* **Set task**
For the listing that follows, give again exactly the lines from the one with "nodes = walls()" to the one with "obj.parent = empty", including both.

* **Data to process**
┏━━
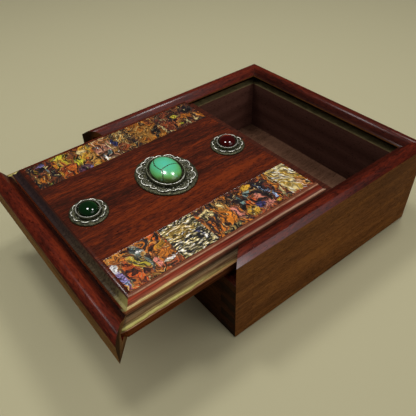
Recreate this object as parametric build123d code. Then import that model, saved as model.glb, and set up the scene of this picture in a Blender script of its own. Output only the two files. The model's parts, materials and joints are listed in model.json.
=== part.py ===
from build123d import *
from math import cos, radians, sin
import os

# A square lidded box of thick wood. The lid is a raised panel that slides out
# towards -Y in grooves, with the front stretch of the rim fixed to its end.
# The origin is the middle of the underside, +Z is up and sizes are in millimetres.
# The lid is drawn partly pulled out, which is its rest pose.

# Walls, and the rim that tops them
side = 150.0
height = 57.5
wall = 11.5
rim_depth = 15.2
finger_count = 8
back_corner_radius = 3.6
foot_bevel = 0.8
rim_outer_run = 3.0
rim_outer_drop = 2.4
rim_inner_run = 6.2
rim_inner_drop = 3.6
rim_lip_run = 1.4
rim_lip_rise = 0.2

# Groove that the lid runs in, its floor measured down from the top
groove_drop = 10.0
groove_height = 5.5
groove_depth = 6.3

# Bottom board, flush with the feet of the walls, with a tongue let into them
bottom_thickness = 12.5
bottom_tongue_low = 4.2
bottom_tongue_thickness = 4.0
bottom_let_in = 4.0
bottom_edge_play = 0.3

# Lid panel
pull_out = 63.7
tongue_thickness = 4.6
tongue_side_play = 0.4
tongue_corner_cut = 3.0
shoulder_play = 0.6
rim_underside_play = 0.3
shoulder_height = 3.4
ledge_side = 1.0
ledge_front = 1.6
ledge_back = 0.9
field_bevel = 2.3
field_rise = 3.1

# Shell strips, with the shares of their length that the tiles take, front to back
strip_width = 23.8
strip_side_margin = 1.9
strip_front_margin = 2.3
strip_back_margin = 1.4
shell_thickness = 1.6
right_tile_shares = (18.0, 12.0, 20.0, 22.0, 29.0, 14.0)
left_tile_shares = (14.5, 25.5, 12.0, 15.0, 18.0, 30.0)

# Stones in their settings: half axes, and the turn of each stone and of its foot about the upright axis
stone_end_inset = 11.1
middle_stone_shift = 1.8
stone_turns = {"green": -5.0, "turquoise": -13.0, "red": -35.0}
foot_turns = {"green": -5.0, "turquoise": 0.0, "red": -24.0}
bezel_wall = 0.6
skirt_edge = 0.5
girdle_share = 0.75
large_sizes = {
    "stone": (12.0, 8.5),
    "stone_height": 6.6,
    "bezel_gap": 1.2,
    "bezel_height": 2.6,
    "lace": (18.3, 15.8),
    "lace_thickness": 0.9,
    "lace_wire": 1.0,
    "lobe_count": 16,
    "lobe_radii": (3.6, 2.7),
    "skirt": (19.4, 16.9),
    "skirt_height": 1.2,
}
small_sizes = {
    "stone": (6.0, 5.0),
    "stone_height": 4.4,
    "bezel_gap": 0.8,
    "bezel_height": 2.2,
    "lace": (9.5, 9.3),
    "lace_thickness": 0.8,
    "lace_wire": 0.8,
    "lobe_count": 10,
    "lobe_radii": (2.9, 2.9),
    "skirt": (10.9, 10.2),
    "skirt_height": 1.0,
}

half = side / 2
inner_half = half - wall
front_top = height - rim_depth
groove_floor = height - groove_drop
groove_half = inner_half + groove_depth
tongue_half = groove_half - tongue_side_play
tongue_top = groove_floor + tongue_thickness
shoulder_half = inner_half - shoulder_play
ledge_height = tongue_top + shoulder_height
field_height = ledge_height + field_rise
field_half_width = shoulder_half - ledge_side - field_bevel
field_front = ledge_front + field_bevel - shoulder_half
field_back = shoulder_half - ledge_back - field_bevel
strip_front = field_front + strip_front_margin
strip_back = field_back - strip_back_margin
strip_middle = (strip_front + strip_back) / 2
strip_length = strip_back - strip_front
strip_offset = field_half_width - strip_side_margin - strip_width / 2
pocket_floor = field_height - shell_thickness
upright = (Align.CENTER, Align.CENTER, Align.MIN)


def slab(size_x, size_y, low, high):
    """A block centred on the Z axis between two heights."""
    return Pos(0, 0, low) * Box(size_x, size_y, high - low, align=upright)


def prism(corners, low, high):
    """A straight-sided solid over a flat outline, between two heights."""
    outline = make_face(Polyline(*corners, close=True))
    return Pos(0, 0, low) * extrude(outline, amount=high - low)


def oval(half_x, half_y, low, high):
    """An upright cylinder with an oval outline, between two heights."""
    return Pos(0, 0, low) * extrude(Ellipse(half_x, half_y), amount=high - low)


def closed_box():
    """The outer form with the lid shut: walls, rim, groove and panel seat."""
    block = slab(side, side, 0, height)
    block = fillet(block.edges().filter_by(Axis.Z).group_by(Axis.Y)[-1], back_corner_radius)
    top = block.faces().sort_by(Axis.Z)[-1]
    block = chamfer(top.edges(), rim_outer_run, rim_outer_drop, reference=top)
    block = chamfer(block.faces().sort_by(Axis.Z)[0].edges(), foot_bevel)
    inner = 2 * inner_half
    lip_drop = rim_inner_drop - rim_lip_rise
    mouth_steps = ((0, rim_inner_drop), (rim_lip_run, lip_drop), (rim_inner_run, 0))
    levels = []
    for run, drop in mouth_steps:
        width = inner + 2 * run
        levels.append(Pos(0, 0, height - drop) * Rectangle(width, width))
    groove = slab(2 * groove_half, 2 * groove_half, groove_floor, groove_floor + groove_height)
    return block - slab(inner, inner, 0, height) - groove - loft(levels[:2]) - loft(levels[1:])


def mitred_sector(turn, low, high):
    """The quarter of the plan that faces -Y, turned about Z."""
    corners = ((0, 0), (-side, -side), (side, -side))
    return Rot(0, 0, turn) * prism(corners, low, high)


def finger_layers(first):
    """Every second layer of the corner joints, as full-size slabs."""
    pitch = front_top / finger_count
    return [slab(side, side, n * pitch, (n + 1) * pitch) for n in range(first, finger_count, 2)]


def wall_zone(turn, first_finger):
    """The space below the rim that belongs to the wall facing -Y, turned about Z."""
    middle = Pos(0, -half + wall / 2, 0) * slab(2 * inner_half, wall, 0, front_top)
    full = Pos(0, -half + wall / 2, 0) * slab(side, wall, 0, front_top)
    fingers = [full & (Rot(0, 0, -turn) * layer) for layer in finger_layers(first_finger)]
    return Rot(0, 0, turn) * middle.fuse(*fingers)


def bottom_panel(play):
    """The board between the walls and its tongue, smaller at its edges by the play."""
    board = 2 * (inner_half - play)
    tongue = board + 2 * bottom_let_in
    tongue_high = bottom_tongue_low + bottom_tongue_thickness
    return slab(board, board, 0, bottom_thickness) + slab(tongue, tongue, bottom_tongue_low, tongue_high)


def walls():
    """Four boards: finger joints at the corners, mitres above them at the rim."""
    shell = closed_box() - bottom_panel(0)
    upper = {"right": 90, "back": 180, "left": 270}
    boards = {}
    for name, turn in upper.items():
        first_finger = 1 if name == "back" else 0
        zone = wall_zone(turn, first_finger).fuse(mitred_sector(turn, front_top, height))
        boards["wall_" + name] = shell & zone
    boards["wall_front"] = shell & wall_zone(0, 1)
    return boards


def lid_rim():
    """The front stretch of the rim, mitred at both ends, with its groove."""
    return closed_box() & mitred_sector(0, front_top + rim_underside_play, height)


def lid_panel():
    """The raised panel: tongue all round, shoulder, ledge, bevel and two pockets."""
    tongue = slab(2 * tongue_half, 2 * tongue_half, groove_floor, tongue_top)
    front_corners = tongue.edges().filter_by(Axis.Z).group_by(Axis.Y)[0]
    tongue = chamfer(front_corners, tongue_corner_cut)
    shoulder = slab(2 * shoulder_half, 2 * shoulder_half, tongue_top, ledge_height)
    field_length = field_back - field_front
    middle = (field_back + field_front) / 2
    top = Rectangle(2 * field_half_width, field_length)
    foot = Rectangle(2 * (field_half_width + field_bevel), field_length + 2 * field_bevel)
    raised = loft([Pos(0, middle, ledge_height) * foot, Pos(0, middle, field_height) * top])
    panel = tongue + shoulder + raised
    pocket = slab(strip_width, strip_length, pocket_floor, field_height)
    for x in (-strip_offset, strip_offset):
        panel -= Pos(x, strip_middle, 0) * pocket
    return panel


def shell_strip(name, x, shares):
    """One strip as separate tiles, butted end to end in the pocket."""
    tiles = {}
    start = strip_front
    for number, share in enumerate(shares, 1):
        length = strip_length * share / sum(shares)
        tile = slab(strip_width, length, pocket_floor, field_height)
        tiles[f"shell_{name}_{number}"] = Pos(x, start + length / 2, 0) * tile
        start += length
    return tiles


def lace_ring(sizes, low):
    """A flat oval edged with rounded lobes, every second one smaller, each pierced."""
    across, along = sizes["lace"]
    thickness = sizes["lace_thickness"]
    count = sizes["lobe_count"]
    widest = max(sizes["lobe_radii"])
    ring = oval(across - widest, along - widest, low, low + thickness)
    holes = []
    for n in range(count):
        radius = sizes["lobe_radii"][n % 2]
        angle = radians(360 * n / count)
        centre = Pos((across - radius) * cos(angle), (along - radius) * sin(angle), low)
        ring += centre * Cylinder(radius, thickness, align=upright)
        holes.append(centre * Cylinder(radius - sizes["lace_wire"], thickness, align=upright))
    return ring.cut(*holes)


def setting(name, y, sizes):
    """Skirt, pierced ring, bezel and domed stone, stacked on the lid's field."""
    stone_x, stone_y = sizes["stone"]
    skirt_x, skirt_y = sizes["skirt"]
    seat = field_height + sizes["skirt_height"]
    inner_x = stone_x + sizes["bezel_gap"]
    inner_y = stone_y + sizes["bezel_gap"]
    bezel_x = inner_x + bezel_wall
    bezel_y = inner_y + bezel_wall
    bezel_top = seat + sizes["bezel_height"]
    foot = oval(skirt_x, skirt_y, field_height, field_height + skirt_edge)
    slope_low = Pos(0, 0, field_height + skirt_edge) * Ellipse(skirt_x, skirt_y)
    slope_high = Pos(0, 0, seat) * Ellipse(*sizes["lace"])
    skirt = foot + loft([slope_low, slope_high])
    bezel = oval(bezel_x, bezel_y, seat, bezel_top) - oval(inner_x, inner_y, seat, bezel_top)
    girdle_height = girdle_share * sizes["bezel_height"]
    girdle = seat + girdle_height
    dome_height = sizes["stone_height"] - girdle_height
    dome = Pos(0, 0, girdle) * scale(Sphere(1), (stone_x, stone_y, dome_height))
    dome &= slab(side, side, girdle, girdle + dome_height)
    stone = oval(stone_x, stone_y, seat, girdle) + dome
    foot_turn = Rot(0, 0, foot_turns[name])
    stone_turn = Rot(0, 0, stone_turns[name])
    lace_opening = stone_turn * oval(bezel_x, bezel_y, seat, bezel_top)
    pieces = {
        "skirt_" + name: foot_turn * skirt,
        "lace_" + name: foot_turn * lace_ring(sizes, seat) - lace_opening,
        "bezel_" + name: stone_turn * bezel,
        "stone_" + name: stone_turn * stone,
    }
    return {node: Pos(0, y, 0) * solid for node, solid in pieces.items()}


def lid():
    """All pieces that move together, drawn with the lid shut."""
    pieces = {"lid_panel": lid_panel(), "lid_rim": lid_rim()}
    pieces.update(shell_strip("right", strip_offset, right_tile_shares))
    pieces.update(shell_strip("left", -strip_offset, left_tile_shares))
    pieces.update(setting("green", strip_front + stone_end_inset, small_sizes))
    pieces.update(setting("turquoise", strip_middle + middle_stone_shift, large_sizes))
    pieces.update(setting("red", strip_back - stone_end_inset, small_sizes))
    return pieces


nodes = walls()
nodes["bottom_panel"] = bottom_panel(bottom_edge_play)
for node, solid in lid().items():
    nodes[node] = Pos(0, -pull_out, 0) * solid

os.makedirs("parts", exist_ok=True)
for node, solid in nodes.items():
    export_step(solid, f"parts/{node}.step")
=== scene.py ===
"""Looks of the slide-lid box: lacquered rosewood, shell strips, and stones in pierced settings."""

import json
import math

import bmesh
import bpy
from mathutils import Matrix, Vector, noise


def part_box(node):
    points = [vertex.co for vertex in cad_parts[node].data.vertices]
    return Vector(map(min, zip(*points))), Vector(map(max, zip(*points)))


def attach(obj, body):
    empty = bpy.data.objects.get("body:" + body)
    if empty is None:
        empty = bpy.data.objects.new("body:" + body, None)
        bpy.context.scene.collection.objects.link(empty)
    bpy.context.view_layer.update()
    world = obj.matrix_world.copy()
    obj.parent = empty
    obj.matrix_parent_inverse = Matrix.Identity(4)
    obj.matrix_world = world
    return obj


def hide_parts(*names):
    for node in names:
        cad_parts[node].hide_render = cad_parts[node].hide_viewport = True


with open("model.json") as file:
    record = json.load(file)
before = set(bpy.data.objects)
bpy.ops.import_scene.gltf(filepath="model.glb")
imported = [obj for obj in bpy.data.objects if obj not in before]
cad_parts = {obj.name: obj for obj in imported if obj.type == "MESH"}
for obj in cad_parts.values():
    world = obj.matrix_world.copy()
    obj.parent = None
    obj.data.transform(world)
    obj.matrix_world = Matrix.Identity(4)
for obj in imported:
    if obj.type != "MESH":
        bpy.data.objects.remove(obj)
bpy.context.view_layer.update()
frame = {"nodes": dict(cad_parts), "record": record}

MM = 0.001
# In millimetres: the width of the panel's bevel, and how far behind its front the field starts
BEVEL = 3.3
FIELD_FRONT = 10.4


def box(node):
    """A node's lowest and highest corner, in millimetres."""
    return [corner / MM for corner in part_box(node)]


# Sizes in millimetres, read from the frame or set off from what it gives
wall_low, wall_high = box("wall_right")
panel_low, panel_high = box("lid_panel")
outer_half = wall_high.x
inner_half = wall_low.x
rim_top = wall_high.z
lip_height = rim_top - 3.4
lip_out = inner_half + 1.4
mouth_out = inner_half + 6.2
groove_out = inner_half + 6.3
groove_floor = panel_low.z
groove_top = groove_floor + 5.5
field_top = panel_high.z
ledge_top = field_top - 3.1
field_half = inner_half - 0.6 - BEVEL
lid_middle = (panel_low.y + panel_high.y) / 2
strip_edge = box("shell_right_6")[1].x
pulled_out = box("lid_rim")[0].y + outer_half


class Value:
    """A number in a shader that is summed and multiplied like a plain one."""

    def __init__(self, shader, socket):
        self.shader = shader
        self.socket = socket

    def __add__(self, other):
        return self.shader.math("ADD", self, other)

    def __sub__(self, other):
        return self.shader.math("SUBTRACT", self, other)

    def __rsub__(self, other):
        return self.shader.math("SUBTRACT", other, self)

    def __mul__(self, other):
        return self.shader.math("MULTIPLY", self, other)

    def __abs__(self):
        return self.shader.math("ABSOLUTE", self)

    __radd__ = __add__
    __rmul__ = __mul__


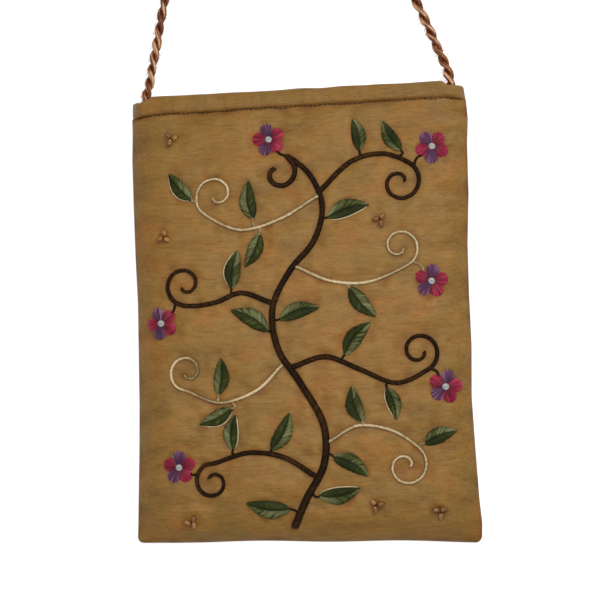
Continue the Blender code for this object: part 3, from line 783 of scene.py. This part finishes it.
def edge_sway(x, y):
    """The slight waver of the bag's outline."""
    outwards = np.where(x < 0, np.interp(y, WAVER_Y, WAVER_LEFT), np.interp(y, WAVER_Y, WAVER_RIGHT))
    sway_x = np.sign(x) * outwards * (np.abs(x) / HALF_WIDTH) ** 6
    sway_y = 0.2 * wave(x, 50, 22) + 0.8 * np.cos(math.pi * x / HALF_WIDTH / 2) - 0.2
    return sway_x, sway_y * clamped(-y / HALF_HEIGHT) ** 8


def seam_dip(x):
    """How much lower the seam below the hem runs towards the left end of the mouth."""
    start = 40
    return 1.1 * clamped((start - x) / (start + HALF_WIDTH))


def hem_drop(x):
    """How much lower the hem's upper edge lies outside the cord, where it ends in a small ear."""
    t = clamped((np.abs(x) - EAR_START) / 3)
    notch = bell(np.abs(x) - EAR_NOTCH, 0.8)
    corner = clamped((x - EAR_CORNER) / 1.2) ** 2
    return 1.8 * t * t * (3 - 2 * t) + 0.5 * notch + 0.5 * corner - 0.3 * clamped((-x - 71) / 4)


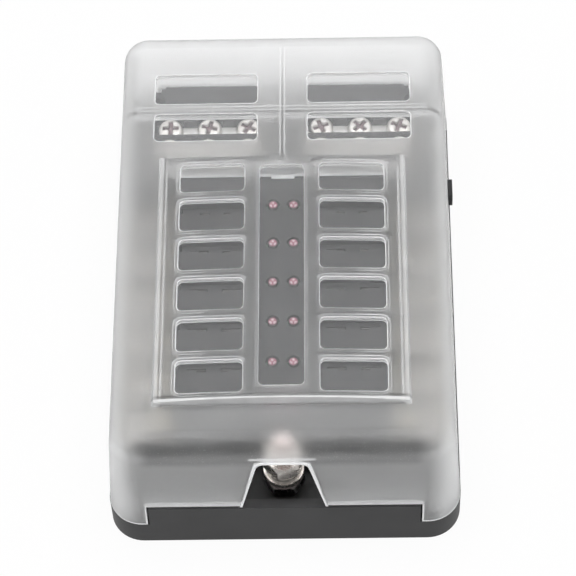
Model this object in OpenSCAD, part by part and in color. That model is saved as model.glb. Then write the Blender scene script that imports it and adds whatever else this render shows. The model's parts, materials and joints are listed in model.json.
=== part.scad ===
// Twelve way blade fuse block with a lift-off frosted cover.
// Origin: middle of the underside. X runs across, Y towards the negative end, Z up.

/* [Base housing] */
// Width of the base across X
base_w = 100; // [94:1:106]
// Length of the base along Y
base_l = 150; // [148:1:160]
// Plan radius of the outer corners
corner_r = 9.6; // [8:0.2:12]
// Height of the plinth, where the feet of the cover end
plinth_h = 9.5; // [8.5:0.5:11]
// Height of the flush rim between the feet of the cover
rim_h = 18.6; // [17.8:0.2:20]
// How far the rim between the feet stands in from the plinth on the long sides
rim_in = 0.9; // [0.8:0.1:1.2]
// Gap between the rim's ends and the feet of the cover
foot_gap = 0.5; // [0.3:0.1:0.8]
// Width of each corner foot of the cover, measured from the side
foot_w = 11.2; // [9:0.2:14]
// Length of each corner foot of the cover, measured from the end
foot_l = 13; // [10:0.5:16]
// Height of the floor of the wire aisles
aisle_floor = 13; // [12:0.5:14]
// Drop of the corners' inner wall below the rim
well_wall_drop = 1; // [0.6:0.2:2.6]
// Thickness of the aisles' upstanding ribs
divider_t = 1.6; // [1.2:0.1:2.4]
// Height of the tops of the aisles' ribs
divider_top = 24; // [20:0.5:27]
// Height of the underside cavity's roof
cavity_roof = 11; // [10.6:0.1:11.6]
// Wall round the underside cavity
cavity_wall = 5; // [4:0.5:7]

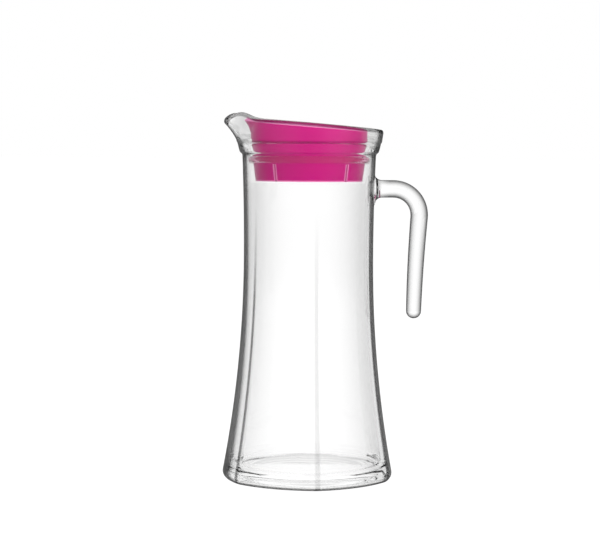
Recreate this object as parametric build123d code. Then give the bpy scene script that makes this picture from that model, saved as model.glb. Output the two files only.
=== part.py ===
┗━━
* **Response to the task**
nodes = walls()
nodes["bottom_panel"] = bottom_panel(bottom_edge_play)
for node, solid in lid().items():
    nodes[node] = Pos(0, -pull_out, 0) * solid

os.makedirs("parts", exist_ok=True)
for node, solid in nodes.items():
    export_step(solid, f"parts/{node}.step")
=== scene.py ===
"""Looks of the slide-lid box: lacquered rosewood, shell strips, and stones in pierced settings."""

import json
import math

import bmesh
import bpy
from mathutils import Matrix, Vector, noise


def part_box(node):
    points = [vertex.co for vertex in cad_parts[node].data.vertices]
    return Vector(map(min, zip(*points))), Vector(map(max, zip(*points)))


def attach(obj, body):
    empty = bpy.data.objects.get("body:" + body)
    if empty is None:
        empty = bpy.data.objects.new("body:" + body, None)
        bpy.context.scene.collection.objects.link(empty)
    bpy.context.view_layer.update()
    world = obj.matrix_world.copy()
    obj.parent = empty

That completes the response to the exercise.